Parce que l’animation est un moyen, et en aucun cas un genre, c’est le manifeste que clame à pleine voix ce film. Parce que s’appuyer sur le mythe et sa traduction au premier degré est un alibi parfait pour aller au-delà de toutes les limites de la bienséance, de la morale, de ce qui convient… c’est l’autre manifeste que clame à pleine voix ce film qui se fixe très vite pour ambition « d’inventer » quelque chose du cinéma (Daria nous avait déjà fait le coup de la caméra à l’épaule dans Daughter… et c’est peu de le dire  !).

Parce qu’y aller, c’est aussi affirmer / assumer complétement un récit au féminin par-delà les codes, par-delà les convenances, pour le donner à ressentir avec ses parts d’ombre non autorisées habituellement, avec tous ses inconforts.

Où l’on voit rouge sang, on voit rouge fruit, on voit rouge défendu
La photographie a un prodigieux piqué, sans doute exacerbé par le fait de filmer image par image : Stop Motion gris, rouge, peau… dans une temporalité presque factice, et pourtant plus vrai que nature, celle du temps qui passe, celle des temps qui se croisent.

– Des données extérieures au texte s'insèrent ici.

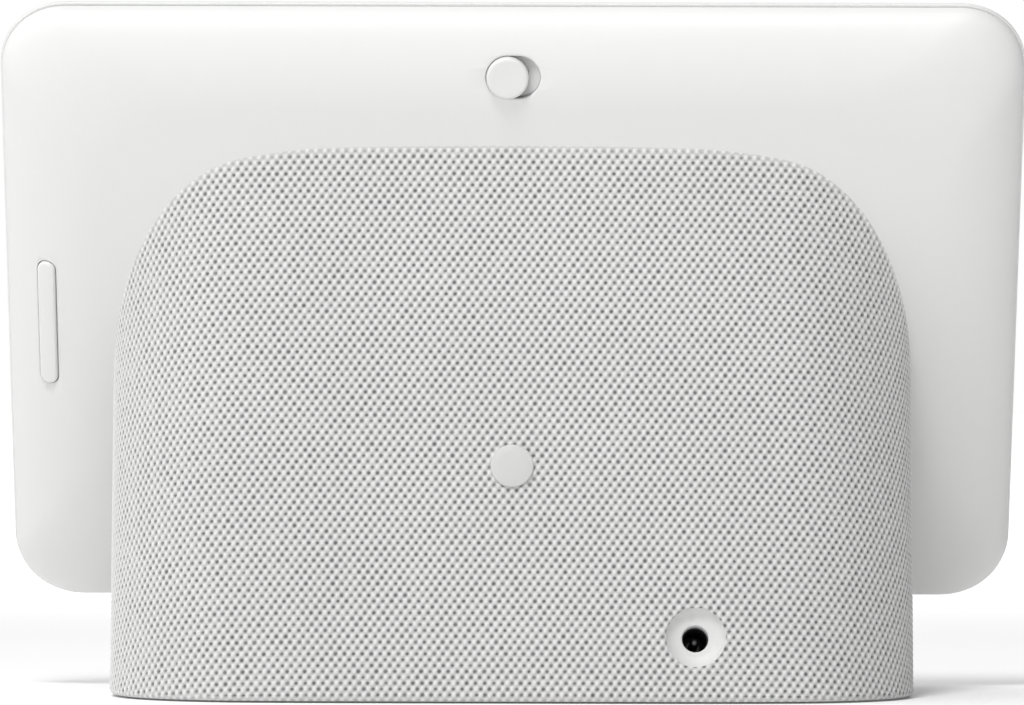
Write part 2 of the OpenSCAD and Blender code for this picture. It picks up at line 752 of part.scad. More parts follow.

Le film est un poème : il y a la gourmandise des fraises, il y a la pourriture de l’écœurement. Il y a la sorcière et son cadeau empoisonné. Il y a toutes les Electra réunies, de chair et de sang, autant que celles désincarnées. Il y a l’histoire et ses possibilités. Il y a la folie et ses plusieurs. Il y a les cheveux que l’on lisse et les yeux qu’on maquille. Il y a les larmes qui noient. Il y a l’enfant qui voit rouge.

Visuellement, Electra est une inavouable gourmandise, à la mesure de l’appétit de la démiurge que nous avons introduite ci-avant. S’y croisent autant de la folie gustative de Marie-Antoinette, des ambiguïtés sombres de Mulholland Drive, ou encore de la profonde outrance de La Grande Bouffe.

J’y vois également un acte de désobéissance.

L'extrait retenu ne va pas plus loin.